The breakdown of each reason and why it works:
Perform low-moderate intensity exercises for a minimum of 20 minutes a session
Most 'health professionals' encourage the idea of low to moderate intensity exercise for three reasons:
1. It is a safe way to initiate an exercise regimen without risk of injury or heart attack.
2. It entices overweight individuals to engage in physical activity. Members of the sedentary population would much rather prefer 'moderate' intensity exercise as opposed to 'vigorous' or 'high intensity'. By propagating the notion that exercise doesn't always have to be 'all-or-nothing', participation levels are likely to increase.
3. As mentioned above, the energy systems associated with a higher level of perceived effort are the ATP-PC and Anaerobic Glycolysis systems. These systems rely on substrates like glucose and creatine for the provision of ATP to produce a contraction. As an exercise bout lengthens in duration, the concentration of glucose within skeletal muscle cells depletes. The order in which the body utilizes fuel for activity is dependent on a variety of factors, one of them being dispensability. Glucose, being the most 'dispensable', is consumed first; lipids (fat) next. Glucose molecules are easily broken down, and release approximately 4 calories of energy for every gram. Fat releases 9 calories of energy per gram; more than twice that of a single glucose molecule. How is this significant? The longer one engages in a bout of physical activity, the greater the energy demands of the body. Fat provides a significant amount of energy to working muscles in comparison to glucose, and as a result, is the ideal compound for prolonged periods of exercise. A moderate intensity exercise session promotes lipid oxidation, as it does not require major contribution from other energy systems, except for when initiating the exercise. The minimum recommendation of 20 minutes is derived from calculating the Respiratory Quotient for a given individual and will not be discussed in this article. The longer one performs an aerobic bout of exercise, the greater the degree of lipid oxidation.

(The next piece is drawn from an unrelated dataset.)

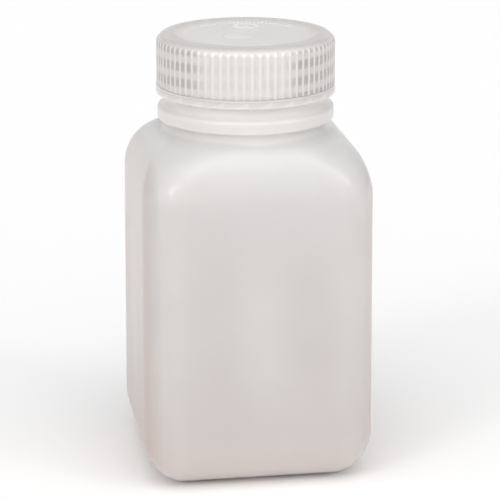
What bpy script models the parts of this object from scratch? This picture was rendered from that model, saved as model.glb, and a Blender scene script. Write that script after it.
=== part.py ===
"""Square wide-mouth reagent bottle with a ribbed screw cap, a tamper-evident band and a sealing disc.

The bottle stands on its base at the world origin, with the neck's axis along +Z and its four flat
faces square to X and Y. Each piece is one closed solid, shown with the cap screwed down and the
band's bridges already parted, so that every piece can move on its own.
"""

import math

import bmesh
import bpy

# Body of the bottle
BODY_HALF_WIDTH = 0.03690
BODY_WIDTH_HEIGHT = 0.060  # where the half width above is measured
BODY_TAPER = 0.0091  # share of the width lost over one BODY_WIDTH_HEIGHT
BODY_CORNER = 0.01286
BASE_FILLET = 0.0157
BASE_RECESS_HALF = 0.0160
BASE_RECESS_DEPTH = 0.0015
WALL = 0.0013
SHOULDER_BOTTOM = 0.0943
SHOULDER_TOP = 0.1116
SHOULDER_RADIUS = 0.0237  # the round that the shoulder closes towards
SHOULDER_RISE_POWER = 1.82
SHOULDER_INSET_POWER = 2.15

# Neck
BORE_RADIUS = 0.0220
STEM_RADIUS = 0.0253
COLLAR_RADIUS = 0.0283
COLLAR_BOTTOM = 0.1153
COLLAR_TOP = 0.1183
NECK_RADIUS = 0.0258  # between the collar and the bead
BEAD_RADIUS = 0.0269
BEAD_BOTTOM = 0.12505
THREAD_ROOT = 0.0250
THREAD_CREST = 0.0262
NECK_TOP = 0.1383

# Thread, single start and right hand
PITCH = 0.0051
FRONT_ANGLE = math.radians(-99.0)
CAP_RIDGE_AT_FRONT = 0.1329  # height of the ridge's middle, at FRONT_ANGLE
CAP_RIDGE_SPAN = (0.1276, 0.1376)
NECK_RIDGE_AT_FRONT = CAP_RIDGE_AT_FRONT - PITCH / 2
NECK_RIDGE_SPAN = (0.1279, 0.1366)

# Screw cap
CAP_TOP = 0.1419
CAP_BOTTOM = 0.1260
CAP_RIM_FILLET = 0.0026
CAP_RECESS_RADIUS = 0.0212
CAP_RECESS_DEPTH = 0.0007
CAP_UNDERSIDE = 0.1401
CAP_BORE = 0.0266
CAP_RIDGE_CREST = 0.0254
RIB_COUNT = 72
RIB_TIP = 0.0285
RIB_ROOT = 0.0279
SKIRT_FLARE = 0.0001  # how far the skirt's foot stands out
SKIRT_FLARE_TOP = 0.1285
BOSS_RADIUS = 0.0046
BOSS_HEIGHT = 0.0003
BOSS_PLACE = (0.0021, 0.0134)
BRIDGE_COUNT = 12
BRIDGE_LENGTH = 0.0002

# Tamper-evident band
BAND_BOTTOM = 0.1231
BAND_TOP = 0.1255
BAND_FOOT_RADIUS = 0.0287
BAND_HEAD_RADIUS = 0.0286
BAND_BORE = 0.0274
TOOTH_COUNT = 24
TOOTH_TIP = 0.02615
TOOTH_HEIGHT = 0.0017
TOOTH_RAMP = math.radians(9.0)
TOOTH_STOP_ANGLE = FRONT_ANGLE + math.radians(1.6)  # the upright face of one tooth
NECK_TOOTH_WIDTH = math.radians(3.0)
NECK_TOOTH_CLEARANCE = math.radians(1.2)
NECK_TOOTH_BOTTOM = 0.1220

# Sealing disc
DISC_RADIUS = 0.0250
DISC_BOTTOM = 0.1386
DISC_TOP = 0.1398
DISC_EDGE = 0.0003

# Fineness of the meshes
CORNER_POINTS = 12  # points on each quarter of the bottle's sections
EMBED = 0.0004  # how far a joined-on feature sinks into its piece
RIDGE_STEP = math.radians(9.0)

NATURAL_HDPE = (0.80, 0.79, 0.77)
NATURAL_PP = (0.76, 0.75, 0.74)
WHITE_LDPE = (0.84, 0.84, 0.83)


def clear_scene():
    for item in list(bpy.data.objects):
        bpy.data.objects.remove(item, do_unlink=True)


def plastic(name, color, roughness):
    material = bpy.data.materials.new(name)
    material.use_nodes = True
    shader = material.node_tree.nodes["Principled BSDF"]
    shader.inputs["Base Color"].default_value = (*color, 1.0)
    shader.inputs["Roughness"].default_value = roughness
    shader.inputs["Metallic"].default_value = 0.0
    shader.inputs["IOR"].default_value = 1.5
    return material


def section(half_width, corner, height):
    """One level outline: a square with round corners, or a circle where corner equals half_width."""
    points = []
    for index in range(4 * CORNER_POINTS):
        angle = (index + 0.5) * math.pi / (2 * CORNER_POINTS)
        centre = half_width - corner
        x = math.copysign(centre, math.cos(angle)) + corner * math.cos(angle)
        y = math.copysign(centre, math.sin(angle)) + corner * math.sin(angle)
        points.append((x, y, height))
    return points


def circle(radius, height, count):
    step = 2 * math.pi / count
    return [
        (radius * math.cos(i * step), radius * math.sin(i * step), height) for i in range(count)
    ]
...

Resistance train most, if not all areas of the body:
As mentioned above, oxidative phosphorylation occurs within the mitochondria of our cells. Studies have shown that individuals who strength train, in conjunction with aerobic training, yield the best results when considering fat loss. Some suggest the increased amount of calories burnt when combining the two is the cause for this heightened response. Others believe that an increased mitochondrial density (a higher proportion of mitochondria per muscle cell) which accompanies training is responsible for the accelerated metabolism seen in athletic individuals; the more one trains, the more efficient the individual's metabolism, the greater the proportion of fat consumed. Both theories in my mind are plausible, but to say one is more correct than the other would be erroneous. I'll leave this one up to you.
Ingest the greatest proportion of your allotted carbohydrate intake for the day prior to performing an exercise routine:
While this isn't an article addressing nutrition, the notion of proper nutrient intake cannot be undermined. An adequate amount of carbohydrates should be ingested prior to, and after a workout. The specifics of nutrition will be addressed in a future article.